Es war ein recht nettes Zimmer mit bodenlangen üppigen Vorhängen vor den Fenstern.
Walfried verschlang Konstanze mit seinen Augen.
Ein perfekter Fang, dachte er. Er musste zur Sache kommen, solange er in Stimmung war.
Walfried zog die Kollierschatulle aus seiner Tasche und präsentierte sie Konstanze.
"Ich habe dir etwas mitgebracht!"
Er stellte sich hinter Konstanze und öffnete die Schachtel.
Er legte ihr das vermeintliche Kollier um den Hals.
Dann zog er zu. Was war das? Das fühlte sich nicht richtig an.
Bevor sich Walfried alias Ansgar noch den Grund des Handikaps erklären konnte, wurde er schon von hinten von vier heftigen Armen gepackt und in die Bewegungslosigkeit versetzt.

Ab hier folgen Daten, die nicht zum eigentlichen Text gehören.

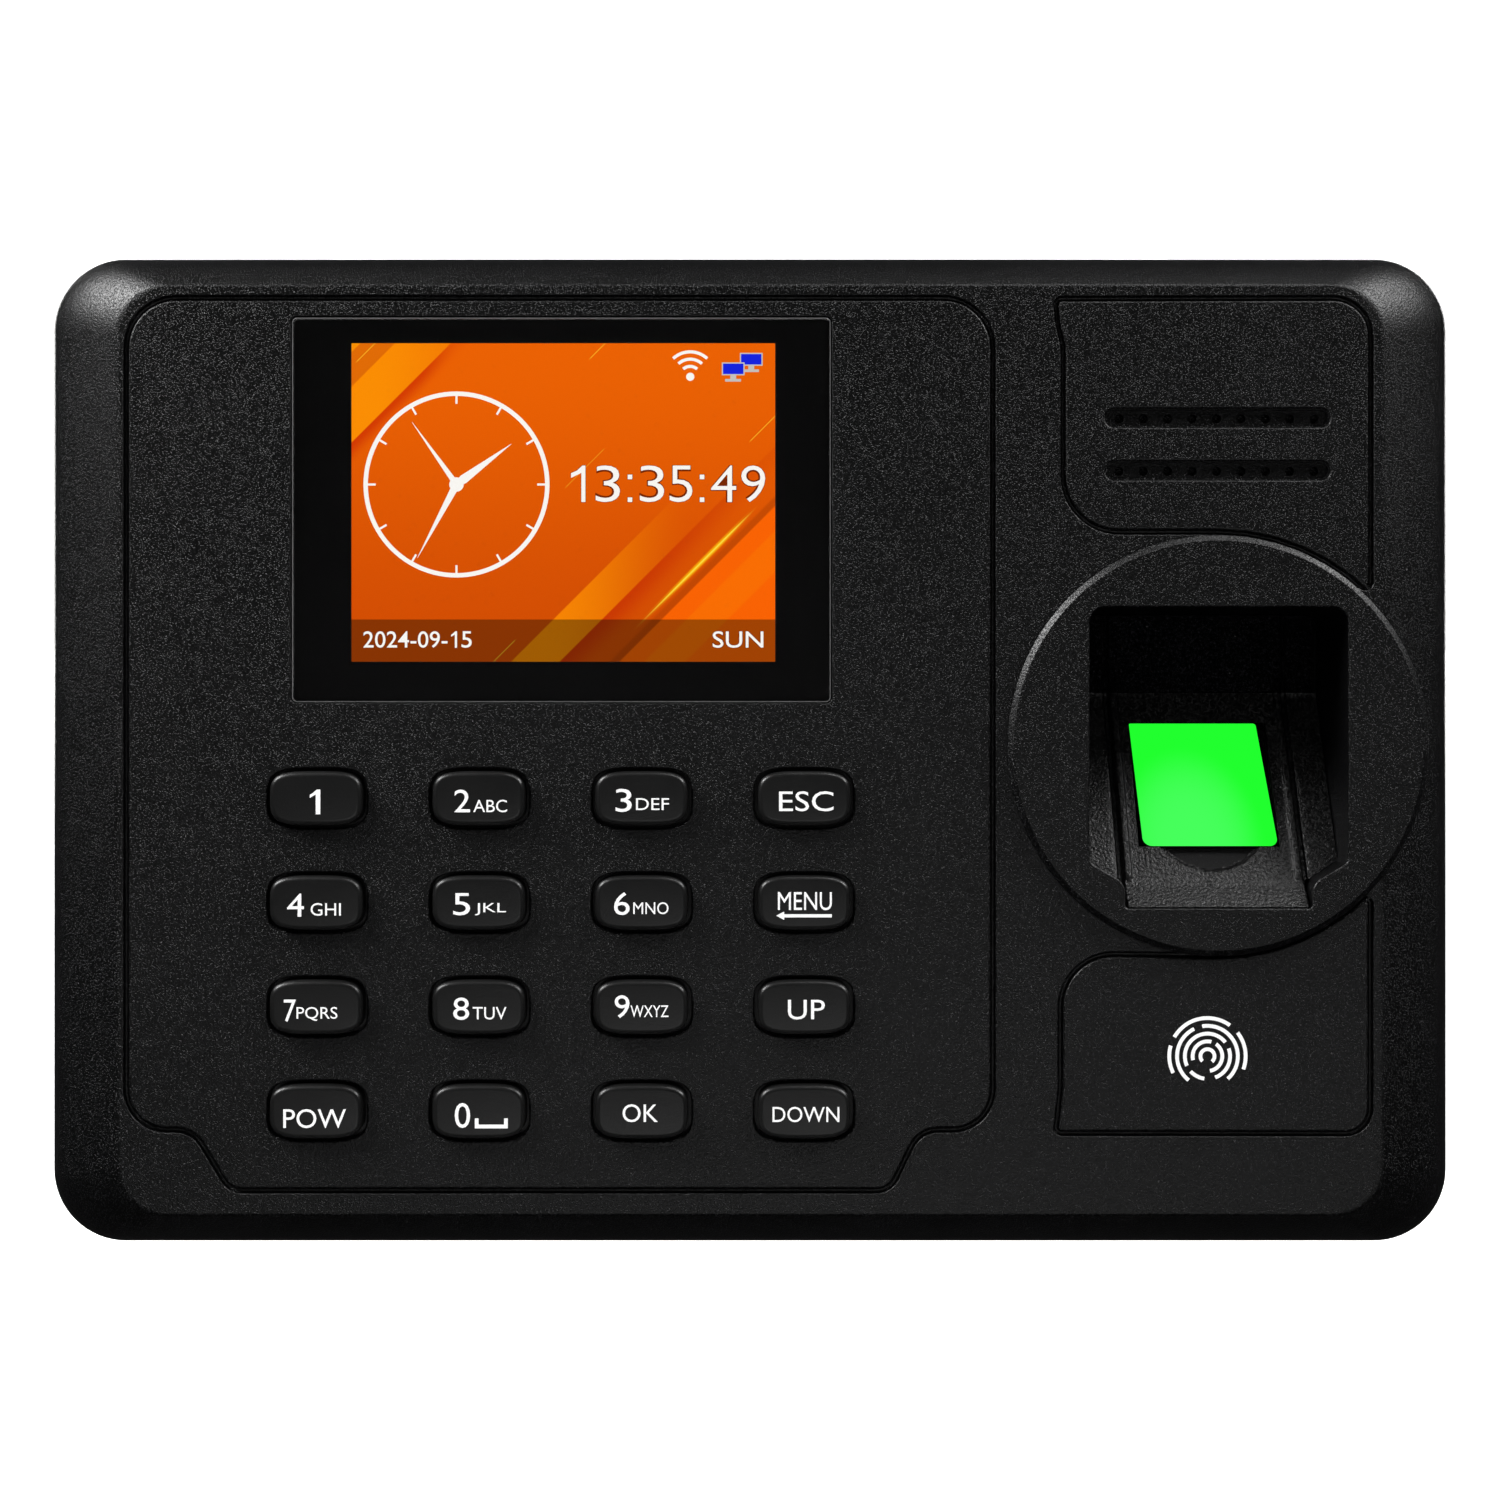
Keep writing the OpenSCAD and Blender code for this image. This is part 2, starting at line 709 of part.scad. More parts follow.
module tamper_plunger() {
    color("white") rod(tamper_at, 1.8, plate_t + 0.1, 8.4);
}

wall_plate();
lock_screw();
rear_cover();
front_shell();
case_screws();
sensor_bezel();
finger_guide();
sensor_glass();
sensor_housing();
sensor_board();
sensor_camera();
sensor_leds();
sensor_screws();
sensor_cable();
display_window();
window_seal();
lcd_module();
lcd_bracket();
bracket_screws();
lcd_ribbon();
for (i = [0:15]) key_cap(i);
keypad_mat();
keypad_board();
keypad_screws();
keypad_ribbon();
main_board();
processor();
memory_chips();
board_capacitors();
coin_cell();
wifi_module();
board_screws();
ethernet_jack();
usb_socket();
dc_jack();
backup_battery();
battery_lead();
speaker_basket();
speaker_cone();
speaker_magnet();
speaker_cloth();
speaker_screws();
speaker_lead();
tamper_switch();
tamper_plunger();
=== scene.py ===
import math
import bpy
import numpy as np
from mathutils import Matrix, Vector, geometry


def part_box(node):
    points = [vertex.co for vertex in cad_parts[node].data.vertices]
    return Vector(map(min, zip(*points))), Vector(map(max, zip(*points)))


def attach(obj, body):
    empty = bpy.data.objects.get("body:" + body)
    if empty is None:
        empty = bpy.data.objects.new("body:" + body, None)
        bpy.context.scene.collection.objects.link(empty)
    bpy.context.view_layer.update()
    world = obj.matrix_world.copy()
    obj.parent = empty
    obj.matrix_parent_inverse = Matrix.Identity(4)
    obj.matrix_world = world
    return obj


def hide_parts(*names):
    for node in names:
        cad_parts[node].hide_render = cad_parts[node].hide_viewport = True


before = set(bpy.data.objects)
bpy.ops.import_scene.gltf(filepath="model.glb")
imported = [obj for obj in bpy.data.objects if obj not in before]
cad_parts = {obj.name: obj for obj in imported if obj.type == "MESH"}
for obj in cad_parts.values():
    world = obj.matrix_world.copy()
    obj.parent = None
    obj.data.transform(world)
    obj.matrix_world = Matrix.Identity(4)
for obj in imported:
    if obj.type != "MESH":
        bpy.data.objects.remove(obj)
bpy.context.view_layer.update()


# ---- Wall plate ----
# A pressed plate of zinc-plated steel that is screwed to the wall. Its four hooks are folded out of
# the sheet and hold the back of the terminal, and one small black screw underneath locks it.

class Wire:
    """A value on its way through a material. Sums written with it add Math nodes."""

    def __init__(self, tree, socket):
        self.tree = tree
        self.socket = socket

    def node(self, kind, settings, inputs, out=0):
        """Adds a node: its settings first, then a number, a colour or a Wire for each socket."""
        made = self.tree.nodes.new(kind)
        for name, value in settings.items():
            setattr(made, name, value)
        for name, value in inputs.items():
            if isinstance(value, Wire):
                self.tree.links.new(value.socket, made.inputs[name])
            else:
                made.inputs[name].default_value = value
        return Wire(self.tree, made.outputs[out])

    def maths(self, operation, first, second=0.0):
        return self.node("ShaderNodeMath", {"operation": operation}, {0: first, 1: second})

    def __add__(self, other):
        return self.maths("ADD", self, other)

    def __radd__(self, other):
        return self.maths("ADD", other, self)

    def __sub__(self, other):
        return self.maths("SUBTRACT", self, other)

    def __rsub__(self, other):
        return self.maths("SUBTRACT", other, self)

    def __mul__(self, other):
        return self.maths("MULTIPLY", self, other)

    def __rmul__(self, other):
        return self.maths("MULTIPLY", other, self)

    def axes(self):
        """The X, Y and Z of a vector."""
        across = self.node("ShaderNodeSeparateXYZ", {}, {"Vector": self})
        return [Wire(self.tree, socket) for socket in across.socket.node.outputs]

    def stretch(self, x, y, z):
        return self.node("ShaderNodeVectorMath", {"operation": "MULTIPLY"}, {0: self, 1: (x, y, z)})

    def noise(self, scale, detail=3.0, roughness=0.55):
        return self.node("ShaderNodeTexNoise", {},
                         {"Vector": self, "Scale": scale, "Detail": detail, "Roughness": roughness})

    def cells(self, scale):
        """Distance to the nearest of many scattered points."""
        return self.node("ShaderNodeTexVoronoi", {}, {"Vector": self, "Scale": scale})

    def wave(self):
        return self.maths("SINE", self)

    def rise(self, low, high):
        """Goes smoothly from 0 at low to 1 at high."""
        return self.node("ShaderNodeMapRange", {"interpolation_type": "SMOOTHSTEP"},
                         {"Value": self, "From Min": low, "From Max": high})

    def blend(self, low, high):
        """A colour between low and high."""
        return self.node("ShaderNodeMix", {"data_type": "RGBA"}, {0: self, 6: low, 7: high}, out=2)

    def bump(self, height):
        return self.node("ShaderNodeBump", {}, {"Height": self, "Distance": height})


def finish(name, fixed, vary):
    """A material: fixed values go straight on the shader, and vary says what changes with place."""
    made = bpy.data.materials.new(name)
    made.use_nodes = True
    tree = made.node_tree
    shader = tree.nodes["Principled BSDF"]
    for socket, value in fixed.items():
        shader.inputs[socket].default_value = value
    place = Wire(tree, tree.nodes.new("ShaderNodeTexCoord").outputs["Object"])
    for socket, wire in vary(place).items():
        tree.links.new(wire.socket, shader.inputs[socket])
    return made


def shade(value, tint=(1.0, 1.0, 1.0)):
    """A grey, or a grey tinted a little."""
    return (value * tint[0], value * tint[1], value * tint[2], 1.0)


def dress(material, *names):
    """Gives CAD pieces their material."""
    for name in names:
        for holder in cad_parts[name].material_slots:
            holder.material = material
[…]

"Sie sind verhaftet!" erklärte ihm ein sonorer Bariton.
"Gut gemacht, Konstanze! Ich werde mich beim Polizeipräsidenten für ihre Beförderung einsetzen."
Konstanze hatte den Überraschungsangriff ihrer beiden Kollegen, die hinter den Vorhängen gelauert hatten, nur halb verfolgen können. Sie hatte im richtigen Moment ihr Handy zwischen Schlinge und Hals geschoben, (da schimpfe noch einmal einer über die moderne Technik). Nun stand sie mit zitternden Knien, aber äußerst zufrieden vor ihren Kollegen und entfernte die unzerreißbare Kunststoffschlinge, die man sonst zum Kabel binden benutzte.

Zwei Tage später hatten sie Wohnung und Zimmer von Walfried unter die Lupe genommen. In seinem Zimmer befanden sich unzählige Flugzeugmodelle. Drei hingen, mit Kabelbindern befestigt, an der Decke. Genau so hatten die drei Frauenleichen an den Decken verschiedener Hotels gehangen.
Die Modelle trugen mit blutroten Lettern Namen auf dem Rumpf.
"Lockerer Vogel 1 , Lockerer Vogel 2, Lockerer Vogel 3"
Ein viertes Modell stand bereits auf einem Arbeitstisch in Walfrieds Zimmer.
Die ersten Buchstaben des Namens waren schon angebracht.
"Lock......"
"Wie bezeichnend", meinte der Polizeipräsident später.
"Als hätte er schon im Voraus geahnt, dass dieses Mal sein lockerer Vogel ein Lockvogel sein würde. Im wahrsten Sinne des Wortes."